Quote exactly the lines from the line containing "for (const [name, turn]" to the line containing "obj.data.transform(world)", both lines included, please, and nothing more.

start COLLECTED MATERIAL

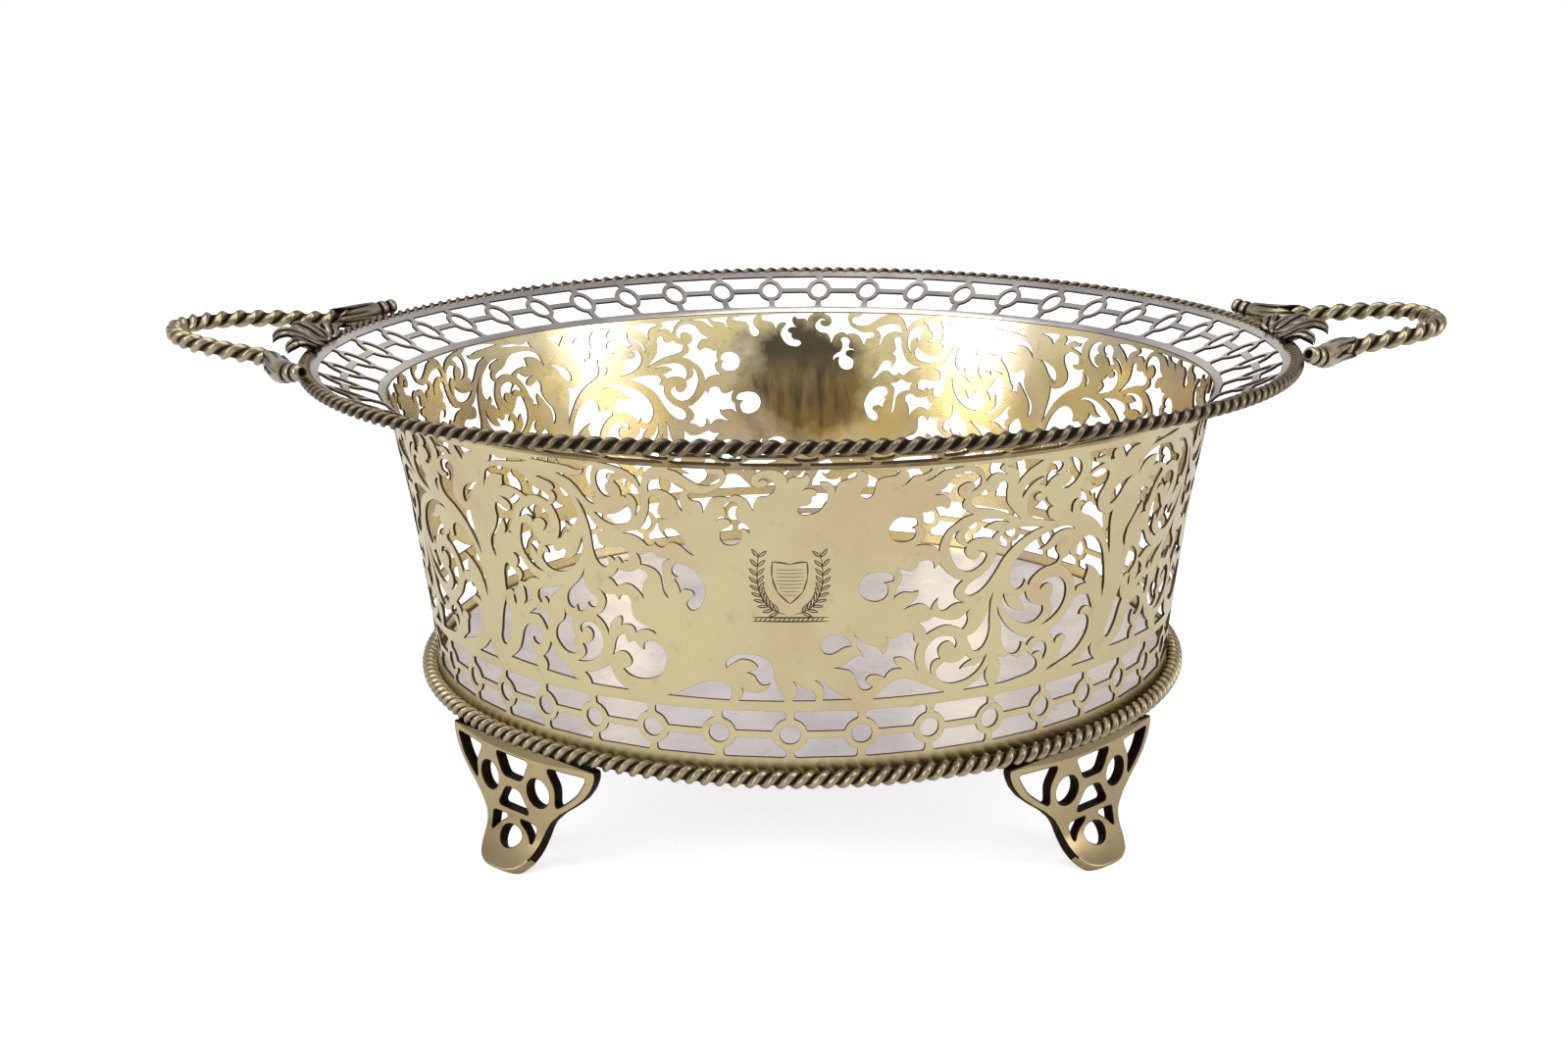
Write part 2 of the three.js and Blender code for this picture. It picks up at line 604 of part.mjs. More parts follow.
const footTurns = {
  foot_front_left: -quarter - footAngleFromFront,
  foot_front_right: -quarter + footAngleFromFront,
  foot_back_left: quarter + footAngleFromFront,
  foot_back_right: quarter - footAngleFromFront,
};
for (const [name, turn] of Object.entries(footTurns)) {
  put(name, foot(turn), silver.foot, 0.35);
}

export default group;
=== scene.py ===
# Pierced silver basket on four feet with two rope handles, on a white sweep, seen from the front.
import math
import bpy
import numpy as np
from mathutils import Matrix, Vector
from mathutils.geometry import delaunay_2d_cdt


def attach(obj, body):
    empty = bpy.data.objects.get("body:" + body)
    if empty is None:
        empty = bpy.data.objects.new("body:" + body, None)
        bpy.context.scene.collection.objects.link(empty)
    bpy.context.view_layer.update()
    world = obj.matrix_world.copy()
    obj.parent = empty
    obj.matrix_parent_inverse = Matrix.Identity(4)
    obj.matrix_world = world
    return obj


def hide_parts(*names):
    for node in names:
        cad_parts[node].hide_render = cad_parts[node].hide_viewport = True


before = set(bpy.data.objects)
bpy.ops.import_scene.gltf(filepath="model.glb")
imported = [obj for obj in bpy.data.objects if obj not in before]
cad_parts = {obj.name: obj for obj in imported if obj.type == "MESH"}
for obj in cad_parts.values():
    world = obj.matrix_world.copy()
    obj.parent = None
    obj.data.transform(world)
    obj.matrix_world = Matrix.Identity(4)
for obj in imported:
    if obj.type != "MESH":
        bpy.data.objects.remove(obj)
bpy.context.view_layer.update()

# Camera, about 44 cm in front of the basket's axis and 18 cm up, tilted down to the plain panel.
# A full-frame body with a lens of about 44 mm; the small shift keeps the handles' height in the frame.
IMAGE_WIDTH = 1599
FOCAL_PIXELS = 1939.86
SHIFT_PIXELS = -39.56
SENSOR_WIDTH = 36
CAMERA_PLACE = (0.00053, -0.44239, 0.17546)
YAW, PITCH, ROLL = -0.010, 0.246, -0.010

camera_data = bpy.data.cameras.new("camera")
camera_data.sensor_width = SENSOR_WIDTH
camera_data.lens = FOCAL_PIXELS / IMAGE_WIDTH * SENSOR_WIDTH
camera_data.shift_y = SHIFT_PIXELS / IMAGE_WIDTH
camera_data.clip_start = 0.01
camera = bpy.data.objects.new("camera", camera_data)
bpy.context.scene.collection.objects.link(camera)
ahead = Vector((math.sin(YAW) * math.cos(PITCH), math.cos(YAW) * math.cos(PITCH), -math.sin(PITCH)))
level = Vector((math.cos(YAW), -math.sin(YAW), 0))
above = level.cross(ahead)
across = math.cos(ROLL) * level + math.sin(ROLL) * above
upward = -math.sin(ROLL) * level + math.cos(ROLL) * above
aim = Matrix((across, upward, -ahead)).transposed().to_4x4()
camera.matrix_world = Matrix.Translation(CAMERA_PLACE) @ aim
bpy.context.scene.camera = camera
bpy.context.scene.view_settings.view_transform = "Standard"


# White sweep and lights: a matt white floor, a large soft box overhead and two at the sides.
# The surroundings that the silver mirrors are a pale tent with darker low parts in front.
WHITE = (1, 1, 1, 1)
FLOOR_REACH = 40.0
FLOOR_GLOW = 0.62
TENT_LOW, TENT_HIGH = (0.24, 0.23, 0.22, 1), (0.32, 0.32, 0.38, 1)
TENT_BANDS = [(0.1, (0.42, 0.41, 0.4, 1)), (0.2, (0.98, 0.98, 0.96, 1)), (0.45, (0.85, 0.85, 0.88, 1)),
              (0.7, (0.42, 0.42, 0.5, 1))]


# Gives the inputs of a node their values: a socket is linked, anything else is set
def fill(tree, node, values):
    for key, value in values.items():
        if isinstance(value, bpy.types.NodeSocket):
            tree.links.new(value, node.inputs[key])
        else:
            node.inputs[key].default_value = value
    return node


def add_node(tree, kind, values=None):
    return fill(tree, tree.nodes.new("ShaderNode" + kind), values or {})


def calc(tree, operation, *values):
    node = add_node(tree, "Math", dict(enumerate(values)))
    node.operation = operation
    return node.outputs[0]


def new_material(name):
    material = bpy.data.materials.new(name)
    material.use_nodes = True
    return material, material.node_tree, material.node_tree.nodes["Principled BSDF"]


def add_object(name, data):
    made = bpy.data.objects.new(name, data)
    bpy.context.scene.collection.objects.link(made)
    return made


paper, tree, surface = new_material("white_paper")
fill(tree, surface, {"Base Color": (0.93, 0.93, 0.935, 1), "Roughness": 0.9, "Specular IOR Level": 0.1})
seen = add_node(tree, "LightPath").outputs["Is Camera Ray"]
glow = add_node(tree, "Emission", {"Color": WHITE, "Strength": calc(tree, "MULTIPLY", seen, FLOOR_GLOW)})
both = add_node(tree, "AddShader", {0: surface.outputs[0], 1: glow.outputs[0]})
fill(tree, tree.nodes["Material Output"], {"Surface": both.outputs[0]})

floor_mesh = bpy.data.meshes.new("floor")
corners = [(-FLOOR_REACH, -FLOOR_REACH, 0), (FLOOR_REACH, -FLOOR_REACH, 0)]
corners += [(FLOOR_REACH, FLOOR_REACH, 0), (-FLOOR_REACH, FLOOR_REACH, 0)]
floor_mesh.from_pydata(corners, [], [(0, 1, 2, 3)])
floor_mesh.materials.append(paper)
floor = add_object("floor", floor_mesh)

world = bpy.data.worlds.new("tent")
bpy.context.scene.world = world
world.use_nodes = True
tree = world.node_tree
seen = add_node(tree, "LightPath").outputs["Is Camera Ray"]
place = add_node(tree, "TexCoord").outputs["Generated"]
ramp = add_node(tree, "ValToRGB", {"Fac": add_node(tree, "SeparateXYZ", {0: place}).outputs["Z"]})
for position, colour in TENT_BANDS:
    ramp.color_ramp.elements.new(position).color = colour
ramp.color_ramp.elements[0].color = TENT_LOW
ramp.color_ramp.elements[-1].color = TENT_HIGH
tent = fill(tree, tree.nodes["Background"], {"Color": ramp.outputs["Color"], "Strength": 0.85})
white = add_node(tree, "Background", {"Color": WHITE, "Strength": 1.0})
choose = add_node(tree, "MixShader", {0: seen, 1: tent.outputs[0], 2: white.outputs[0]})
fill(tree, tree.nodes["World Output"], {"Surface": choose.outputs[0]})


def soft_box(name, position, target, width, height, watts):
    data = bpy.data.lights.new(name, "AREA")
    data.shape = "RECTANGLE"
    data.size = width
    data.size_y = height
    data.energy = watts
    lamp = add_object(name, data)
    lamp.location = position
    lamp.rotation_mode = "QUATERNION"
    lamp.rotation_quaternion = (Vector(target) - Vector(position)).to_track_quat("-Z", "Y")


soft_box("box_top", (-0.1, -0.15, 1.1), (0, 0, 0.05), 1.3, 0.9, 9)
soft_box("box_left", (-0.95, -0.55, 0.55), (0, 0, 0.06), 0.5, 0.9, 5)
soft_box("box_right", (1.0, -0.35, 0.6), (0, 0, 0.06), 0.35, 0.9, 4)


# Silver looks: one tarnish mask and one worn surface shared by all the silver. Rosy clouds of tarnish lie
# over pale yellowish silver, with fine wiping scratches; the yellower inside and its lilac clouds are painted
# reflections.
# The gallery has its own lilac-grey tone as painted reflection, the rim rope a darker copy as painted shade,
# and the cut sides and crevices are painted dark as shade.
# The inside of the back wall has a dark patch facing the plain panel, streaked up and down below and darkest
# at its top.
def linear(red, green, blue):
    values = []
    for value in (red, green, blue):
        value /= 255
        values.append(value / 12.92 if value <= 0.04045 else ((value + 0.055) / 1.055) ** 2.4)
    return (*values, 1)


def new_group(name, inputs, outputs):
    group = bpy.data.node_groups.new(name, "ShaderNodeTree")
    for sockets, way in ((inputs, "INPUT"), (outputs, "OUTPUT")):
        for socket, kind in sockets.items():
            group.interface.new_socket(socket, in_out=way, socket_type="NodeSocket" + kind)
    return group, group.nodes.new("NodeGroupInput").outputs, group.nodes.new("NodeGroupOutput")


def use_group(tree, group, values):
    node = tree.nodes.new("ShaderNodeGroup")
    node.node_tree = group
    return fill(tree, node, values).outputs


def noise(tree, vector, scale, detail, roughness=0.5):
    values = {"Vector": vector, "Scale": scale, "Detail": detail, "Roughness": roughness}
    return add_node(tree, "TexNoise", values).outputs["Fac"]


def spread(tree, value, low, high, out_low=0.0, out_high=1.0):
    values = {"Value": value, "From Min": low, "From Max": high, "To Min": out_low, "To Max": out_high}
    return add_node(tree, "MapRange", values).outputs["Result"]


# Mix of two colours; 0, 6 and 7 are the factor and the colour inputs of the node, 2 its colour output
def blend(tree, factor, first, second):
    node = tree.nodes.new("ShaderNodeMix")
    node.data_type = "RGBA"
    return fill(tree, node, {0: factor, 6: first, 7: second}).outputs[2]


clouds, entry, leave = new_group("tarnish_clouds", {"Base": "Color", "Cloud": "Color", "Stain": "Color",
                                                    "Amount": "Float"}, {"Color": "Color"})
place = add_node(clouds, "TexCoord").outputs["Object"]
wide = spread(clouds, noise(clouds, place, 38, 3, 0.6), 0.44, 0.66)
fine = spread(clouds, noise(clouds, place, 260, 4, 0.6), 0.6, 0.82)
clouded = blend(clouds, calc(clouds, "MULTIPLY", wide, entry["Amount"]), entry["Base"], entry["Cloud"])
flecked = blend(clouds, calc(clouds, "MULTIPLY", fine, entry["Amount"]), clouded, entry["Stain"])
fill(clouds, leave, {"Color": flecked})

wear, entry, leave = new_group("wiped_surface", {"Depth": "Float"},
                               {"Normal": "Vector", "Roughness": "Float"})
place = add_node(wear, "TexCoord").outputs["Object"]
wiped = add_node(wear, "Mapping", {"Vector": place, "Scale": (300, 300, 2600), "Rotation": (0.25, 0.15, 0)})
hair = noise(wear, wiped.outputs["Vector"], 1.0, 3, 0.6)
ripple = noise(wear, place, 90, 2)
raised = calc(wear, "MULTIPLY_ADD", ripple, 6.0, hair)
bump = add_node(wear, "Bump", {"Strength": 1.0, "Distance": entry["Depth"], "Height": raised})
uneven = spread(wear, ripple, 0.3, 0.7, -0.06, 0.06)
fill(wear, leave, {"Normal": bump.outputs["Normal"], "Roughness": uneven})

# Dark patch inside the back wall: an oval mask with ragged edges; below, two browns mix in vertical streaks,
# towards its top it turns nearly black.
patch, _, leave = new_group("inner_patch", {}, {"Mask": "Float", "Color": "Color"})
place = add_node(patch, "TexCoord").outputs["Object"]
oval = add_node(patch, "Mapping", {"Vector": place, "Location": (0.002, 0.092, 0.074),
                                   "Scale": (0.019, 0.014, 0.019)})
oval.vector_type = "TEXTURE"
away = add_node(patch, "VectorMath", {0: oval.outputs["Vector"]})
away.operation = "LENGTH"
ragged = calc(patch, "MULTIPLY_ADD", noise(patch, place, 120, 4, 0.6), 1.1, away.outputs["Value"])
streak_space = add_node(patch, "Mapping", {"Vector": place, "Scale": (420, 420, 60)})
streaks = spread(patch, noise(patch, streak_space.outputs["Vector"], 1.0, 2), 0.45, 0.7)
stain = blend(patch, streaks, linear(140, 116, 72), linear(70, 52, 40))
height = add_node(patch, "SeparateXYZ", {0: place}).outputs["Z"]
shade = blend(patch, spread(patch, height, 0.074, 0.082), stain, linear(52, 48, 44))
fill(patch, leave, {"Mask": spread(patch, ragged, 1.25, 1.75, 0.9, 0.0), "Color": shade})


def silver(name, base, cloud, stain, amount, roughness, depth, crevice_shade_range=None, metallic=1.0, patched=False):
    material, tree, surface = new_material(name)
    colours = {"Base": linear(*base), "Cloud": linear(*cloud), "Stain": linear(*stain), "Amount": amount}
    colour = use_group(tree, clouds, colours)["Color"]
    worn = use_group(tree, wear, {"Depth": depth})
    rough = calc(tree, "ADD", worn["Roughness"], roughness)
    # Painted shade: where the groove attribute is high the colour turns dark brown, and the surface rougher.
    if crevice_shade_range:
        groove = add_node(tree, "Attribute")
        groove.attribute_name = "groove"
        crevice_shade = spread(tree, groove.outputs["Fac"], *crevice_shade_range)
        colour = blend(tree, crevice_shade, colour, linear(34, 28, 22))
        rough = calc(tree, "MULTIPLY_ADD", crevice_shade, 0.4, rough)
    if patched:
        inner_dark_patch = use_group(tree, patch, {})
        colour = blend(tree, inner_dark_patch["Mask"], colour, inner_dark_patch["Color"])
    values = {"Base Color": colour, "Roughness": rough, "Normal": worn["Normal"], "Metallic": metallic}
    fill(tree, surface, values)
    return material


outside_silver = silver("silver_outside", (194, 182, 140), (184, 157, 126), (132, 116, 88), 0.5, 0.34,
                        0.000012)
# Painted reflection: the inside's yellower base and lilac clouds stand in for golden glints and lilac
# reflections.
inside_silver_painted_reflection = silver("silver_inside", (240, 223, 164), (214, 202, 202), (150, 134, 108), 0.6, 0.24, 0.00001,
                       patched=True)
# Painted reflection: the gallery has its own greyer, lilac-tinted copy of the silver, toning down the bright
# surroundings it mirrors.
gallery_silver_painted_reflection = silver("silver_gallery", (214, 208, 192), (196, 188, 192), (150, 139, 130), 0.5, 0.3,
                        0.00001)
# Painted shade: the cut sides of the wall and gallery are dark brown for the shadow lines along the cuts.
cut_edge_shade_silver = silver("silver_cut_edge_painted_shade", (84, 68, 46), (62, 50, 38), (40, 33, 27), 0.9, 0.5, 0.00001)
rope_silver = silver("silver_rope", (164, 151, 120), (138, 122, 102), (94, 82, 66), 0.6, 0.26, 0.000008,
                     (0.22, 0.62))
# Painted shade: the rim rope is a darker copy of the rope silver, toning down the light it catches from the
# top box.
rim_rope_shade_silver = silver("silver_rim_rope_painted_shade", (126, 114, 90), (106, 94, 78), (72, 62, 50), 0.6, 0.28, 0.000008,
                    (0.1, 0.44))
cast_silver = silver("silver_cast", (164, 152, 126), (140, 126, 110), (88, 78, 64), 0.7, 0.28, 0.00002,
                     (0.25, 0.75))
foot_silver = silver("silver_foot", (174, 158, 116), (158, 134, 104), (116, 98, 74), 0.6, 0.32, 0.000015)
# Painted shade: the sawn sides of the feet are nearly black, for the shadow inside their openings.
foot_cut_shade_silver = silver("silver_foot_cut_painted_shade", (46, 36, 26), (36, 28, 22), (24, 20, 16), 0.9, 0.55, 0.00001)
plate_silver = silver("silver_plate", (218, 211, 212), (196, 187, 192), (164, 154, 152), 0.8, 0.3, 0.00001,
                      metallic=0.35)
dark_silver = silver("silver_engraved", (92, 82, 64), (70, 62, 50), (50, 44, 36), 0.5, 0.5, 0.00001)


# Wall: one sheet of silver 0.6 mm thick, saw-pierced by hand with scrolling foliage over a band of small
# rings, and raised into a bowl that flares a little towards the top. The same quarter of scrolls runs
# four times round it. Shapes are in millimetres with heights from 3.2 below the table.
DATUM = 3.2
QUARTER = math.pi / 2
QUARTER_LENGTH = 142.94
ROUND_LENGTH = 4 * QUARTER_LENGTH
WALL_PROFILE = [(31.0, 87.3), (40, 87.9), (50, 89.0), (60, 90.2), (70, 91.5), (80, 93.1), (84, 93.8),
                (90, 94.9), (96.0, 96.3)]
WALL_FOOT, BAND_TOP, BELT, WALL_TOP = 31.2, 45.85, 46.1, 95.9
SHEET = 0.6
SOFT_EDGE = 0.06
# NUDGE keeps coordinates off the rounding steps when points are joined; triangles of less area than SLIVER
# are left out; inner points nearer than GRID_GAP to an outline are too
NUDGE = 0.00123
SLIVER = 1e-7
GRID_GAP = 0.55
OUTLINE_STEPS = 4
LOWER_CELLS, LOWER_FIRST_RING, LOWER_MIDDLE = 41, -1.5, 39.6
RING_DRIFT, DRIFT_START = 1.5, 2.5
SEAM = [(71.47, BELT), (70.85, 52.5), (70.6, 60), (71.5, 70), (71.6, 78), (72.6, 82), (74.1, 86.9),
        (74.5, 93.5), (74.5, WALL_TOP)]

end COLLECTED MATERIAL

* [PROBLEM SOLUTION]:
for (const [name, turn] of Object.entries(footTurns)) {
  put(name, foot(turn), silver.foot, 0.35);
}

export default group;
=== scene.py ===
# Pierced silver basket on four feet with two rope handles, on a white sweep, seen from the front.
import math
import bpy
import numpy as np
from mathutils import Matrix, Vector
from mathutils.geometry import delaunay_2d_cdt


def attach(obj, body):
    empty = bpy.data.objects.get("body:" + body)
    if empty is None:
        empty = bpy.data.objects.new("body:" + body, None)
        bpy.context.scene.collection.objects.link(empty)
    bpy.context.view_layer.update()
    world = obj.matrix_world.copy()
    obj.parent = empty
    obj.matrix_parent_inverse = Matrix.Identity(4)
    obj.matrix_world = world
    return obj


def hide_parts(*names):
    for node in names:
        cad_parts[node].hide_render = cad_parts[node].hide_viewport = True


before = set(bpy.data.objects)
bpy.ops.import_scene.gltf(filepath="model.glb")
imported = [obj for obj in bpy.data.objects if obj not in before]
cad_parts = {obj.name: obj for obj in imported if obj.type == "MESH"}
for obj in cad_parts.values():
    world = obj.matrix_world.copy()
    obj.parent = None
    obj.data.transform(world)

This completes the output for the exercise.